Kritik kredenzt sie aber immer garniert mit viel Humor, so dass keiner sie übel nimmt. "Die leidet aber schon ein bisschen unter Muskelschwund, oder?", sagt Filep zum Beispiel über eine mondäne Dame im Rock und empfiehlt deren Schöpfer, vor allem die Arme noch ein wenig dicker zu machen. "Und das Bein darfst Du ruhig amputieren", sagt sie über eine andere, laufende Figur und ahmt sofort die gezeichnete Pose nach: "Schau, so siehst Du von meinem Unterschenkel nämlich praktisch gar nichts."

Im Grunde können die zehn Zeichenschüler, unter denen einige Wiederholungstäter sind, froh sein über die intensive Betreuung, die sie in diesem Kurs erhalten: Jede einzelne Skizze wird von Filep kommentiert und gegebenenfalls mit ein paar Strichen behutsam verbessert. So arbeitet man gemeinsam am persönlichen Fortschritt. Überhaupt herrscht in dem Kurs ausnehmend gute Stimmung, ständig wird gewitzelt und gelacht, von Leistungs- oder gar Konkurrenzdenken keine Spur.

Glonner Klosterschule: Was Dienstagszeichner lernen: Eine Gruppe von Menschen lässt sich am einfachsten darstellen, wenn sich die einzelnen Figuren überschneiden.

Was Dienstagszeichner lernen: Eine Gruppe von Menschen lässt sich am einfachsten darstellen, wenn sich die einzelnen Figuren überschneiden.

(Foto: Peter Hinz-Rosin)

Die Teilnehmer unterstützen sich gegenseitig

Ganz im Gegenteil, die Teilnehmer zeigen sich gegenseitig ihre Werke, kommentieren sie, helfen sich, wenn es mal hakt. Braucht einer eine bestimmte Handhaltung, so nimmt der Nachbar sie kurzerhand ein. Und selbst, wenn mal das ahnungslose Gegenüber zur Vorlage wird, ist das völlig in Ordnung. Bemerkenswert ist auch die Zusammensetzung des Kurses: Die Altersspanne reicht vom Schüler bis zum Rentner, das Geschlechterverhältnis ist erstaunlich unausgeglichen - zugunsten der Männer.

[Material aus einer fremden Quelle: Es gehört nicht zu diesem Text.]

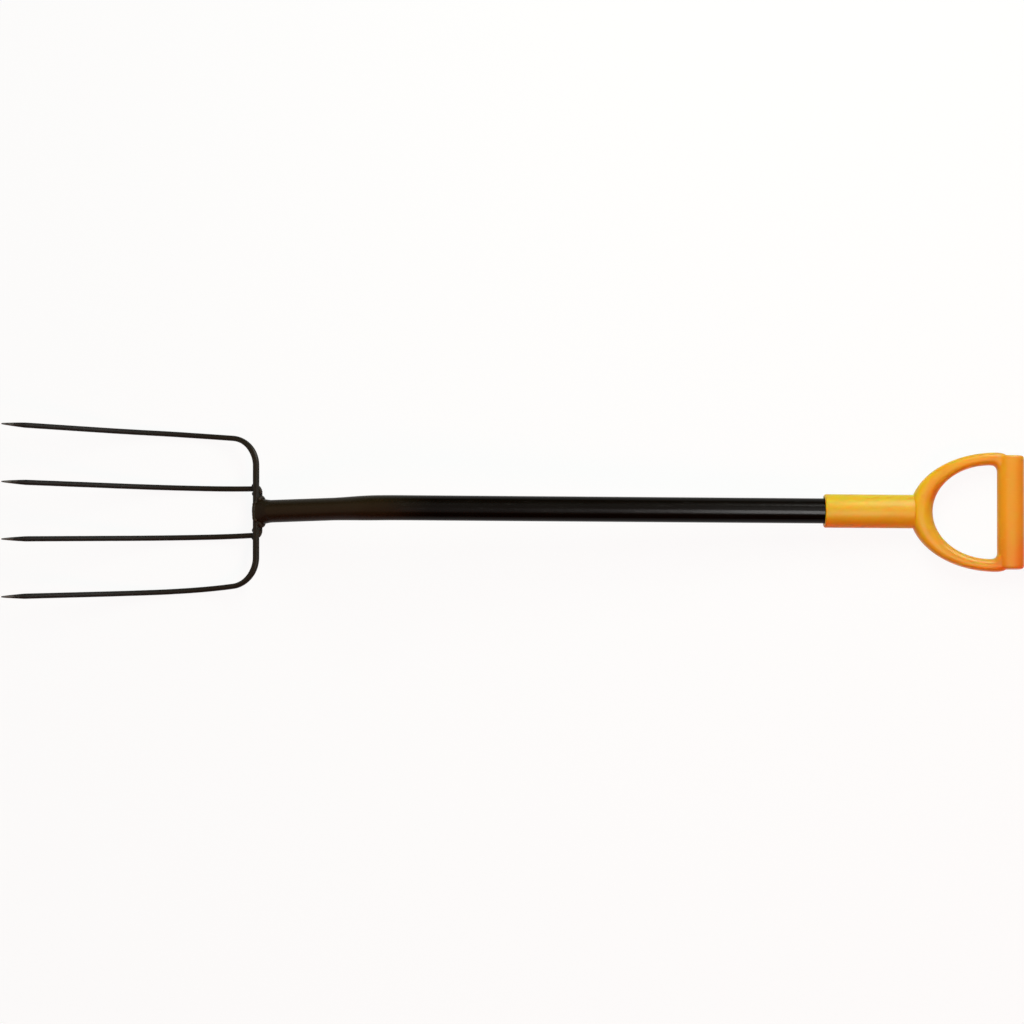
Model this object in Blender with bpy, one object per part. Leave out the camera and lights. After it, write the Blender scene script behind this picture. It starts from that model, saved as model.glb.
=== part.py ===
"""A compost fork: two bent steel bars make its four tines, and a cranked steel tube joins them to a D handle.

Metres, +Z up. The fork lies on its back as it is put down: the bellies of the tines and the grip touch z = 0,
the tines point to -X, the handle to +X, and the hollow of the tines faces up. The origin is on the ground
under the middle of the fork's length.
"""

from math import acos, atan2, ceil, cos, hypot, pi, radians, sin, sqrt, tan

import bmesh
import bpy
from mathutils import Matrix, Vector

# The whole fork
OVERALL_LENGTH = 1.220
GAP = 0.0003  # clearance between pieces that touch

# The bars of the tines
BAR_DIAMETER = 0.008
TINE_WIDTH = 0.0066  # the bar is pressed oval along the tine
TINE_DEPTH = 0.008
TINE_PITCH = 0.069  # from tine to tine at the tips
POINT_LENGTH = 0.030
POINT_STEPS = (1.0, 0.7, 0.4, 0.15)  # facets of the point, as shares of its length
POINT_FULLNESS = 0.70  # 1 is a straight taper, less is fuller
POINT_WIDTH = 0.0013
NOSE_SHARE = 0.5  # width of the blunt nose, of the point's width
OVAL_FROM = 0.4  # a bar turns from round to oval between this cosine of its direction and 1
TINE_STEP = 0.011  # length of one facet along a tine
BAR_SIDES = 14

# The side view of the head
HEAD_ANGLE = radians(26.5)  # the roots of the tines and the neck rise this much towards the handle
CROSSBAR_X = -0.3063
CROSSBAR_Z = 0.029
HEEL_RADIUS = 0.125
TOE_RADIUS = 0.400
TIP_LIFT = 0.048  # height of the tips' centre over the belly's

# The plan of the two bows
OUTER_CORNER_RADIUS = 0.034
OUTER_ROOT_SPLAY = radians(5.5)
OUTER_TIP_SPLAY = radians(2.5)
OUTER_RELIEF_LENGTH = 0.100  # over which the outer tines turn from the one splay to the other
INNER_CORNER_RADIUS = 0.0055
INNER_ROOT_HALF_SPAN = 0.0278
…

Wie man sich eine extreme Pose zeichnerisch erarbeitet, zeigt Filep am Flipchart. Der Kurs entscheidet sich spontan für die Biellmann-Pirouette, eine akrobatische Figur aus dem Eiskunstlauf. Dabei wird ein Bein extrem nach hinten und oben gebogen und über dem Kopf von beiden Händen festgehalten. "Aus Armen und Bein ergibt sich ein Kreis, dazu kommt noch das Standbein", sagt die Lehrerin, während sie die Pose in groben "Knödeln" aufs Papier wirft. Ein paar Striche später ist eine wunderbar anmutige Eiskunstläuferin entstanden.

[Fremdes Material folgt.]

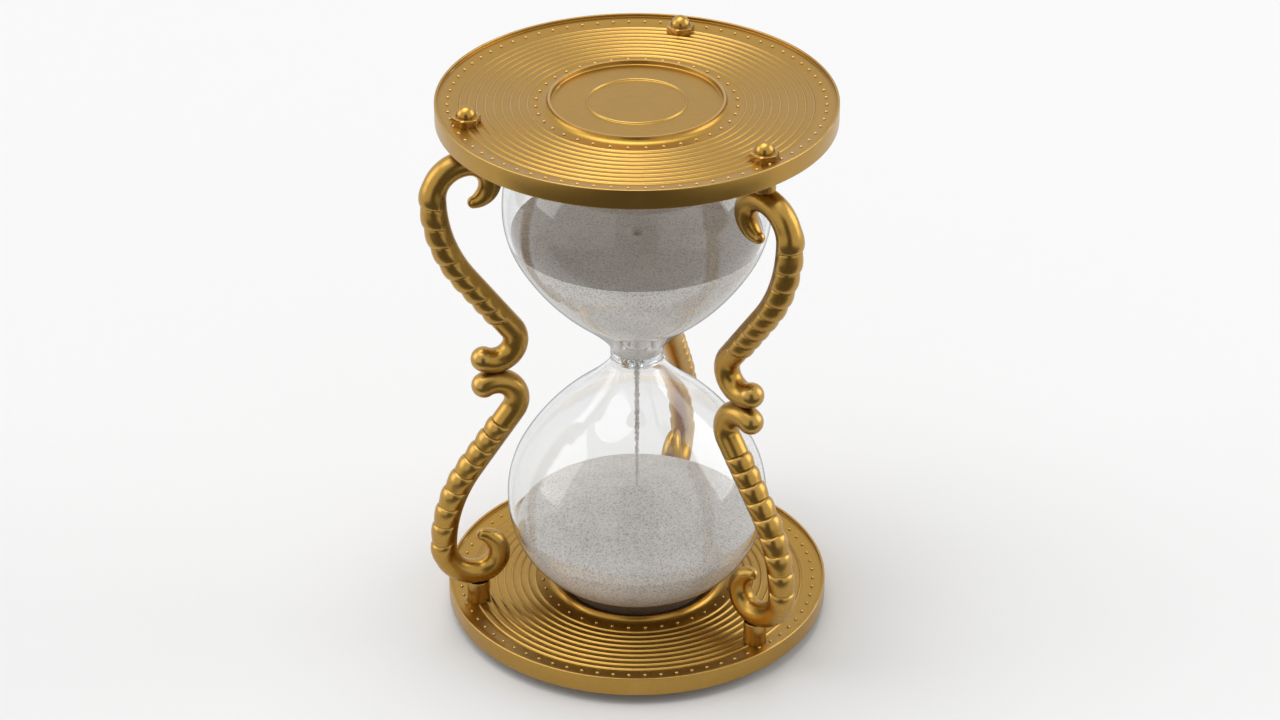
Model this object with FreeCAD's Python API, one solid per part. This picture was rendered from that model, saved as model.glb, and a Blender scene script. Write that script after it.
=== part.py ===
"""Brass-framed hourglass: two turned plates held apart by three pairs of cast scrolls.

Frame: millimetres, +Z up along the glass's axis. The origin is on that axis, in the plane
that the three lower cap nuts stand on. The first column stands 75 degrees round from +X.
The frame is a mirror image of itself about its middle plane, so the upper half's pieces are
the lower half's, mirrored.
"""

import FreeCAD, Part
import math
import os

from FreeCAD import Vector

# ---- Driving dimensions (mm) ----

# Plates
plate_radius = 62.5
frame_height = 180.9  # outer rim of one plate to outer rim of the other
plate_height = 6.4
rim_width = 1.7
rim_edge_round = 0.6
face_recess = 1.9  # from the rim down to the patterned face, on both sides
ridge_count = 9
outer_ridge_radius = 54.6
ridge_pitch = 2.6
ridge_width = 1.5
ridge_height = 0.5
ring_outer_radius = 27.5
ring_inner_radius = 26.7
ring_flare = 2.2
pan_depth = 1.5  # from the ring's crest, level with the rim, down to the pan's floor
pan_corner = 0.5
thin_ring_radius = 15.45
thin_ring_width = 0.9
thin_ring_height = 0.35

# Columns
column_count = 3
first_column_angle = 75.0
column_radius = 53.9
post_radius = 3.7
post_seat_height = 7.8  # from the plate's inner face to the scroll's seat
stud_radius = 2.0
spigot_radius = 1.5
spigot_length = 3.2

# Scrolls
tube_radius = 4.1
tip_radius = 2.0
curl_radius = 11.0
inner_curl_radius = 7.0
inner_curl_turn = 166.0
body_arc_radius = 50.0
hook_radius = 7.0
hook_inset = 7.1  # the hook's centre, inside the column's radius
hook_tip_angle = 59.0
hook_flat = 0.3
seat_cut = 0.8
taper_power = 6.0
taper_stations = 18
dowel_radius = 1.5
dowel_length = 8.0

# Cap nuts
nut_height = 5.6
nut_hex_height = 2.3
nut_across_flats = 8.0
nut_dome_radius = 3.0
nut_thread_depth = 4.4
nut_chamfer = 0.15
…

Vereinfachung durch Verschmelzung

Dabei erklärt Filep auch, wie man Zeichnungen ohne Radiergummi korrigiert: indem man sich zunächst mit zarten Linien an die Umrisse herantastet und später die richtigen heraushebt, durch Schattierungen etwa. "Wir ziehen ihr einfach eine dunkle Strumpfhose an", sagt Filep, der auch nicht auf Anhieb die richtige Beinhaltung gelungen ist, und lacht.

Ein wenig einfacher gestaltet sich die letzte Aufgabe des Abends: ein Gruppenbild nach Wahl. "Wenn man mehrere Menschen zeichnet, kann man sich die Arbeit oft ein bisschen erleichtern", sagt Filep, "indem man die Figuren sich überschneiden lässt". Vereinfachung durch Verschmelzung laute das Rezept. Noch während sie spricht, entstehen auf den Blöcken Familien, Liebespaare und Musikgruppen - eine davon hat sich hinter einem großen Pult verschanzt. "Hier sind wir genau auf dem richtigen Weg!", freut sich die Lehrerin.